Jesus’ final rebuke is to remind Satan that his power is an arrogant boast…only God is deserving of worship and obedience.

While not always easy to understand, we can recognize what is going on in this experience for Jesus. But why share it?

Because it is a very HUMAN experience, and Jesus is giving us a way to recognize the temptations we face, and a faithful way to reject them.

Our temptations are most certainly different from those Jesus faced, but their essence is the same: to be tempted to choose our path in this world by following human instincts and urgings, rather than God’s.

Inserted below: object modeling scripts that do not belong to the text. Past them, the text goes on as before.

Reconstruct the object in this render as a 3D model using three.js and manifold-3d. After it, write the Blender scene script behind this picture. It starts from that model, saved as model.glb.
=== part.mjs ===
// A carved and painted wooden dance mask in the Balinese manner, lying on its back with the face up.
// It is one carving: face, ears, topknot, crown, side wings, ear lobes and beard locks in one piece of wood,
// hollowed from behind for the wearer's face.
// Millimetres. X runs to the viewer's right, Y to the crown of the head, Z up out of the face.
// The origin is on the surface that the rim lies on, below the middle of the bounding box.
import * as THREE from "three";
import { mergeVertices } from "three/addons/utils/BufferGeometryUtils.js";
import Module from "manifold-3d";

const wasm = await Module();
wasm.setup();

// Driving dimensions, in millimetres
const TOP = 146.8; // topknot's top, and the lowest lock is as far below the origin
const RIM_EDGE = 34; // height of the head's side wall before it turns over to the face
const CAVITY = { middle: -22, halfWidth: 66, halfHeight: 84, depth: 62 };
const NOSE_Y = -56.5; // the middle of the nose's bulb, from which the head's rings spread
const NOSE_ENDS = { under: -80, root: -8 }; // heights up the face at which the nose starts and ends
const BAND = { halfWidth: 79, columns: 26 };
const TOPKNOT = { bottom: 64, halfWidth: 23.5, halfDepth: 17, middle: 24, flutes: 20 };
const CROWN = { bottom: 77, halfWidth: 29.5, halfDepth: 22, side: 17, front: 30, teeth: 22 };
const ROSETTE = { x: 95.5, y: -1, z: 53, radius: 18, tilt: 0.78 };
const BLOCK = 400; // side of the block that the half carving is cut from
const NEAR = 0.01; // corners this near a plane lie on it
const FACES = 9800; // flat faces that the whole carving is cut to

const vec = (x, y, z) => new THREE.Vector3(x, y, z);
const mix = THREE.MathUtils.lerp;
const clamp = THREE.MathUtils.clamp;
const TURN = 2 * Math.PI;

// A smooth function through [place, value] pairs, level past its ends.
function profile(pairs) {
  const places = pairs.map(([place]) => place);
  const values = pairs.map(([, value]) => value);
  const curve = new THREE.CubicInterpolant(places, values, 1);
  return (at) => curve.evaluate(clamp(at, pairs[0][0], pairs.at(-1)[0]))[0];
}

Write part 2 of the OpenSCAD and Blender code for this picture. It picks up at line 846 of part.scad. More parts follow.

On Ash Wednesday this past week, I asked worshippers to consider how much time we spend each day listening to news programs, reading newspapers or articles on the internet, and to think about how that influences the way we live in the world;

and then to compare that to how much time we spend reading the scriptures or spiritual writings. If our connection to God’s word is mostly limited to the hour or so once a week on Sunday morning when we come to worship, are we not risking being tempted to let human power and opinion and politics shape our lives?

The model Jesus gives us through his insistence on living only to be a sign of God’s presence is one we need to take seriously if we truly want to follow the Way of Jesus. And how can we be a sign of God’s presence if our thinking and our living are shaped by human wisdom, human standards, human desires rather than on the commands to love God and love our neighbor?

Lent is meant to be a time of spiritual renewal. Instead of following the popular practice of giving something up for Lent, why not take up a new spiritual practice? An hour of reading scripture a day may require giving up doing something else…

But I cannot imagine that any of us can honestly say that there is nothing we spend an hour on each day that is more important than the word of God.

Let’s make it a goal of Lent this year to strengthen ourselves with the Word of God to help us battle the temptations we face…in the hope that, with God’s help, OUR faithfulness will endure.